Minor league third baseman Josh Bell and right-hander Steve Johnson will head to Baltimore. Dodgers GM Ned Colletti continues to negotiate for Toronto ace Roy Halladay.

July 31, 2009|Dylan Hernandez

ST. LOUIS — The Dodgers completed one deal and pursued another on the eve of the non-waiver trade deadline, acquiring reliever George Sherrill from the Baltimore Orioles and negotiating with the Toronto Blue Jays in a last-ditch effort to land All-Star pitcher Roy Halladay.

The trade deadline is today at 1 p.m. PDT. Sherrill, a 32-year-old left-hander, saved 51 games for the Orioles over the last two seasons, including 20 this year. An All-Star in 2008, Sherrill will set up Jonathan Broxton and close on days Broxton isn't available.

Sherrill is expected to be with the Dodgers today for the opening game of their three-game series in Atlanta. In exchange for Sherrill, the Dodgers sent the Orioles two minor leaguers: third baseman Josh Bell and pitcher Steve Johnson.

The price for Halladay is considerably higher, as the Blue Jays are asking for five or six prospects because the Dodgers didn't want to include Chad Billingsley or Clayton Kershaw in any potential deal.

General Manager Ned Colletti acknowledged that the Dodgers "exchanged communications" with Toronto but didn't sound optimistic that they could add Halladay -- or, for that matter, anyone -- to their rotation by the deadline.

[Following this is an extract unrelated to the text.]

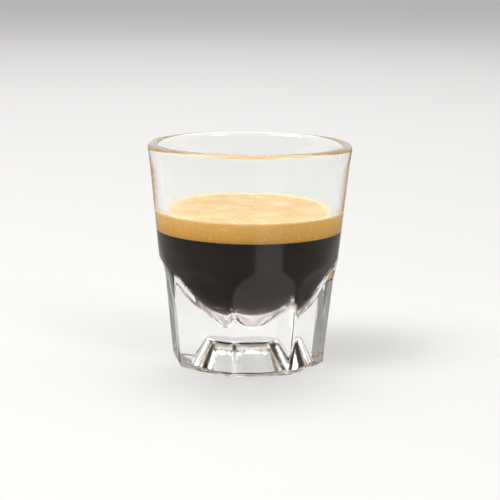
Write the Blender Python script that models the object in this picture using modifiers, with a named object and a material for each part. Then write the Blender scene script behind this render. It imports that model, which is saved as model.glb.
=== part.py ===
import math

import bmesh
import bpy
from mathutils import Matrix, Vector

# All lengths are in metres, and each corner is (radius, height, rounding)

# Bowl inside the glass: a rounded floor, a flared lower part, then a straight steeper wall
BOWL_FLOOR_HEIGHT = 0.01477
BOWL_FLOOR = (0.0028, BOWL_FLOOR_HEIGHT, 0.0099)
BOWL_BELLY = (0.0189, 0.02445, 0.0245)
BOWL_SHOULDER = (0.0288, 0.0495, 0.0050)

# Rim: a full rounding from the inner wall to the outer one
GLASS_HEIGHT = 0.0795
RIM_ROUNDING = 0.0017
RIM_INSIDE = (0.0331, GLASS_HEIGHT, RIM_ROUNDING)
RIM_OUTSIDE = (0.03677, GLASS_HEIGHT, RIM_ROUNDING)

# Outside: a cone that flares a little more over the last few millimetres
FLARE_START = (0.03575, 0.0720, 0.0600)
FOOT_RADIUS = 0.0285

# Recess under the foot
RECESS_DEPTH = 0.0105
RECESS_FOOT = (0.0164, 0.0, 0.0007)
RECESS_TOP = (0.0096, RECESS_DEPTH, 0.0020)

# Flat facets round the lower half, each ending above in a scooped arch
FACET_COUNT = 8
FACET_TURN = math.radians(10.7)
FACET_FOOT_INSET = 0.0260
FACET_LEAN = 0.0963
FACET_FLAT_TOP = 0.0300
SCOOP_RADIUS = 0.0134
SCOOP_SWEEP = math.radians(66.0)
SCOOP_STEPS = 20
FOOT_EDGE_ROUNDING = 0.0010
FOOT_EDGE_SWEEP = math.radians(75.0)
FOOT_EDGE_STEPS = 5

# The blocks that cut the facets reach past the glass by this much on every side
CUTTER_REACH = 0.0120
CUTTER_HALF_WIDTH = 0.0200
CUTTER_BELOW = 0.0010

# Drink: coffee with a layer of crema on it, each a little clear of what it touches
COFFEE_TOP = 0.04822
CREMA_TOP = 0.0556
TOUCH_GAP = 0.0003

# Smoothness of the turned shapes
TURN_STEPS = 80
ARC_TOLERANCE = 0.00002
ARC_STEP_LIMIT = math.radians(15.0)
SCREW_MERGE = 0.00001


def clear_scene():
    for obj in list(bpy.data.objects):
        bpy.data.objects.remove(obj, do_unlink=True)
    for collection in list(bpy.data.collections):
        bpy.data.collections.remove(collection)


def new_collection(name):
    collection = bpy.data.collections.new(name)
    bpy.context.scene.collection.children.link(collection)
    return collection


def new_material(name, color, roughness, alpha=1.0, transmission=0.0):
    material = bpy.data.materials.new(name)
    material.use_nodes = True
    material.diffuse_color = (*color, alpha)
    shader = material.node_tree.nodes["Principled BSDF"]
    shader.inputs["Base Color"].default_value = (*color, 1.0)
    shader.inputs["Roughness"].default_value = roughness
    shader.inputs["Transmission Weight"].default_value = transmission
    return material


def arc_points(corner, before, after, rounding):
    """Points of the arc that rounds a corner between the points before and after it."""
    back = (before - corner).normalized()
    ahead = (after - corner).normalized()
    half_angle = back.angle(ahead) / 2
    center = corner + (back + ahead).normalized() * rounding / math.sin(half_angle)
    start = corner + back * rounding / math.tan(half_angle) - center
    sweep = start.angle_signed(corner + ahead * rounding / math.tan(half_angle) - center)
    step = min(ARC_STEP_LIMIT, 2 * math.acos(1 - ARC_TOLERANCE / rounding))
    count = max(1, math.ceil(abs(sweep) / step))
    return [center + Matrix.Rotation(-sweep * i / count, 2) @ start for i in range(count + 1)]


def rounded_path(corners):
    """A path through (radius, z, rounding) corners, with every corner but its ends rounded."""
    places = [Vector(corner[:2]) for corner in corners]
    points = [places[0]]
    for i in range(1, len(corners) - 1):
        rounding = corners[i][2]
        if rounding:
            points += arc_points(places[i], places[i - 1], places[i + 1], rounding)
        else:
            points.append(places[i])
    points.append(places[-1])
    return points


def bowl_wall():
    """The inside of the glass as a path from its axis up to the rim."""
    mouth = (RIM_INSIDE[0], RIM_INSIDE[1], 0.0)
    return rounded_path([(0.0, BOWL_FLOOR_HEIGHT, 0.0), BOWL_FLOOR, BOWL_BELLY, BOWL_SHOULDER, mouth])


def inset(points, distance):
    """The path moved towards the inside of the bowl, square to itself."""
    moved = [points[0] + Vector((0.0, distance))]
    for before, point, after in zip(points, points[1:], points[2:] + points[-1:]):
        along = (after - before).normalized()
        moved.append(point + Vector((-along.y, along.x)) * distance)
    return moved


def between(points, low, high):
    """The part of a rising path between two heights, with a point made at each height that cuts it."""
    part = []
    for a, b in zip(points, points[1:]):
        for height in (low, high):
            if a.y < height <= b.y:
                part.append(a.lerp(b, (height - a.y) / (b.y - a.y)))
        if low < b.y < high:
            part.append(b)
    return sorted(part, key=lambda point: point.y)


def turned(name, points, collection, material):
    """A path of (radius, z) points turned about Z by a Screw modifier."""
    mesh = bpy.data.meshes.new(name)
    model = bmesh.new()
    verts = [model.verts.new((point.x, 0.0, point.y)) for point in points]
    for a, b in zip(verts, verts[1:]):
        model.edges.new((a, b))
    model.to_mesh(mesh)
    model.free()
    obj = bpy.data.objects.new(name, mesh)
    collection.objects.link(obj)
    mesh.materials.append(material)
    screw = obj.modifiers.new("Turn", "SCREW")
    screw.axis = "Z"
    screw.steps = TURN_STEPS
    screw.render_steps = TURN_STEPS
    screw.use_merge_vertices = True
    screw.merge_threshold = SCREW_MERGE
    screw.use_smooth_shade = True
    return obj


def facet_outline():
    """Section of a facet cutter as (distance from the axis, z), from under the foot edge to the scoop."""
    edge_z = FOOT_EDGE_ROUNDING
    edge_x = FACET_FOOT_INSET + FACET_LEAN * edge_z - FOOT_EDGE_ROUNDING
    outline = []
    for i in range(FOOT_EDGE_STEPS + 1):
        angle = FOOT_EDGE_SWEEP * (i / FOOT_EDGE_STEPS - 1)
        out = Vector((math.cos(angle), math.sin(angle)))
        outline.append(Vector((edge_x, edge_z)) + out * FOOT_EDGE_ROUNDING)
    down = (outline[0] - outline[1]).normalized()
    run = (outline[0].y + CUTTER_BELOW) / -down.y
    outline.insert(0, outline[0] + down * run)
    for i in range(SCOOP_STEPS + 1):
        angle = SCOOP_SWEEP * i / SCOOP_STEPS
        z = FACET_FLAT_TOP + SCOOP_RADIUS * math.sin(angle)
        out = SCOOP_RADIUS * (1.0 - math.cos(angle))
        outline.append(Vector((FACET_FOOT_INSET + FACET_LEAN * z + out, z)))
    return outline


def facet_cutter(index, collection):
    """A block outside one facet: its inner face runs round the foot edge, up the flat and out as a scoop."""
    outline = facet_outline()
    outer = outline[-1].x + CUTTER_REACH
    outline.append(Vector((outer, outline[-1].y)))
    outline.append(Vector((outer, outline[0].y)))
    mesh = bpy.data.meshes.new(f"facet_cutter_{index}")
    model = bmesh.new()
    verts = [model.verts.new((CUTTER_HALF_WIDTH, -point.x, point.y)) for point in outline]
    side = model.faces.new(verts)
    swept = bmesh.ops.extrude_face_region(model, geom=[side])["geom"]
    far_verts = [item for item in swept if isinstance(item, bmesh.types.BMVert)]
    bmesh.ops.translate(model, verts=far_verts, vec=Vector((-2 * CUTTER_HALF_WIDTH, 0.0, 0.0)))
    bmesh.ops.recalc_face_normals(model, faces=model.faces)
    turn = Matrix.Rotation(FACET_TURN + index * 2 * math.pi / FACET_COUNT, 3, "Z")
    bmesh.ops.rotate(model, verts=model.verts, cent=(0.0, 0.0, 0.0), matrix=turn)
    model.to_mesh(mesh)
    model.free()
    obj = bpy.data.objects.new(mesh.name, mesh)
    collection.objects.link(obj)
    obj.hide_render = True
    obj.display_type = "WIRE"
    return obj


def make_glass(parts, cutters):
    material = new_material("clear_glass", (0.96, 0.97, 0.96), 0.02, 0.35, 1.0)
    corners = [
        (0.0, BOWL_FLOOR_HEIGHT, 0.0),
        BOWL_FLOOR,
        BOWL_BELLY,
        BOWL_SHOULDER,
        RIM_INSIDE,
        RIM_OUTSIDE,
        FLARE_START,
        (FOOT_RADIUS, 0.0, 0.0),
        RECESS_FOOT,
        RECESS_TOP,
        (0.0, RECESS_DEPTH, 0.0),
    ]
    glass = turned("glass", rounded_path(corners), parts, material)
    for index in range(FACET_COUNT):
        cut = glass.modifiers.new(f"Facet {index}", "BOOLEAN")
        cut.operation = "DIFFERENCE"
        cut.object = facet_cutter(index, cutters)


def make_coffee(parts):
    material = new_material("coffee", (0.020, 0.010, 0.007), 0.1)
    wall = inset(bowl_wall(), TOUCH_GAP)
    top = COFFEE_TOP - TOUCH_GAP / 2
    side = [wall[0]] + between(wall, wall[0].y, top)
    turned("coffee", [Vector((0.0, top))] + side[::-1], parts, material)


def make_crema(parts):
    material = new_material("crema", (0.60, 0.38, 0.18), 0.6)
    low = COFFEE_TOP + TOUCH_GAP / 2
    side = between(inset(bowl_wall(), TOUCH_GAP), low, CREMA_TOP)
    ends = (Vector((0.0, CREMA_TOP)), Vector((0.0, low)))
    turned("crema", [ends[0]] + side[::-1] + [ends[1]], parts, material)


def main():
    clear_scene()
    parts = new_collection("double_espresso")
    cutters = new_collection("cutters")
    make_glass(parts, cutters)
    make_coffee(parts)
    make_crema(parts)


main()
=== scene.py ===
import math
import random

import bpy
from mathutils import Euler, Matrix, Vector, noise


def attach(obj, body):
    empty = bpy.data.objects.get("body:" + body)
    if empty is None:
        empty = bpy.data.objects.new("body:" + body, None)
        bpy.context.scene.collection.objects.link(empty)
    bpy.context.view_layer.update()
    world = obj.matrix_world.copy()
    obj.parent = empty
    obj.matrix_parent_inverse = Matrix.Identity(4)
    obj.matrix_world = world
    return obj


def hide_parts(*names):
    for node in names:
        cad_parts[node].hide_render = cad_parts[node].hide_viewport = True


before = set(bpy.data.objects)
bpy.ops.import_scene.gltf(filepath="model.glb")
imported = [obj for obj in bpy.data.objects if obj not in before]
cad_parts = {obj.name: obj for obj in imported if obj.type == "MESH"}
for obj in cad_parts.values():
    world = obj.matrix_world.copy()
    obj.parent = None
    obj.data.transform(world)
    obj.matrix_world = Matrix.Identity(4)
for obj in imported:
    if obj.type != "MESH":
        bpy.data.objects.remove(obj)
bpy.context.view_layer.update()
print("frame loaded")

mm = 0.001
fullTurn = math.radians(360)


# ---- small helpers

def deselectAll():
    if bpy.context.mode != "OBJECT":
        bpy.ops.object.mode_set(mode="OBJECT")
    bpy.ops.object.select_all(action="DESELECT")


def arcAt(corner, before, after, rounding, stepDegrees):
    # points of the arc that rounds one corner of a (radius, height) path
    back = (before - corner).normalized()
    ahead = (after - corner).normalized()
    half = back.angle(ahead) / 2
    centre = corner + (back + ahead).normalized() * rounding / math.sin(half)
    start = corner + back * rounding / math.tan(half) - centre
    sweep = start.angle_signed(corner + ahead * rounding / math.tan(half) - centre)
    count = max(2, math.ceil(abs(math.degrees(sweep)) / stepDegrees))
    return [centre + Matrix.Rotation(-sweep * i / count, 2) @ start for i in range(count + 1)]


def roundedPath(corners, stepDegrees=4.0, longest=2.0):
    # corners are (radius, height, rounding) in mm, long straight runs get points in between
    places = [Vector(corner[:2]) for corner in corners]
    rough = [places[0]]
    for i in range(1, len(corners) - 1):
        if corners[i][2]:
            rough += arcAt(places[i], places[i - 1], places[i + 1], corners[i][2], stepDegrees)
        else:
            rough.append(places[i])
    rough.append(places[-1])
    path = [rough[0]]
    for point in rough[1:]:
        last = path[-1]
        gap = (point - last).length
        if gap < 0.004:
            continue
        pieces = max(1, math.ceil(gap / longest))
        path += [last.lerp(point, i / pieces) for i in range(1, pieces + 1)]
    return path


def radiusAt(path, height):
    # radius of a rising (radius, height) path at one height
    for a, b in zip(path, path[1:]):
        if a.y <= height <= b.y and b.y > a.y:
            return a.x + (b.x - a.x) * (height - a.y) / (b.y - a.y)
    return path[0].x if height < path[0].y else path[-1].x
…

"As of right here, right now, very slim between now and tomorrow," Colletti said of the chances of the Dodgers trading for a starter.

A major league source familiar with the talks said Thursday evening that the negotiations between the Dodgers and Blue Jays were "not dead."

The source could not characterize the chances of a deal.

"It's hard to say," the source said. "There's so much back-and-forth on this."

Colletti said the Dodgers could resume their search for a starter next month, when a significant number of players will hit the waiver wires. Players acquired by Aug. 31 will be eligible for postseason play.

With so few starting pitchers available, Colletti said he was taking a serious look at "two or three" relievers. He described the addition of Sherrill as a necessity.

"Our bullpen has pitched well, but they've been in a lot of games and there's a lot of youth," Colletti said. "I said all along I wanted a veteran who could pitch late in the game."

Colletti said Sherrill was one of the seven or eight pitchers the Dodgers scouted extensively this month. The GM also said Sherrill's experience pitching in the highly competitive American League East should serve him well.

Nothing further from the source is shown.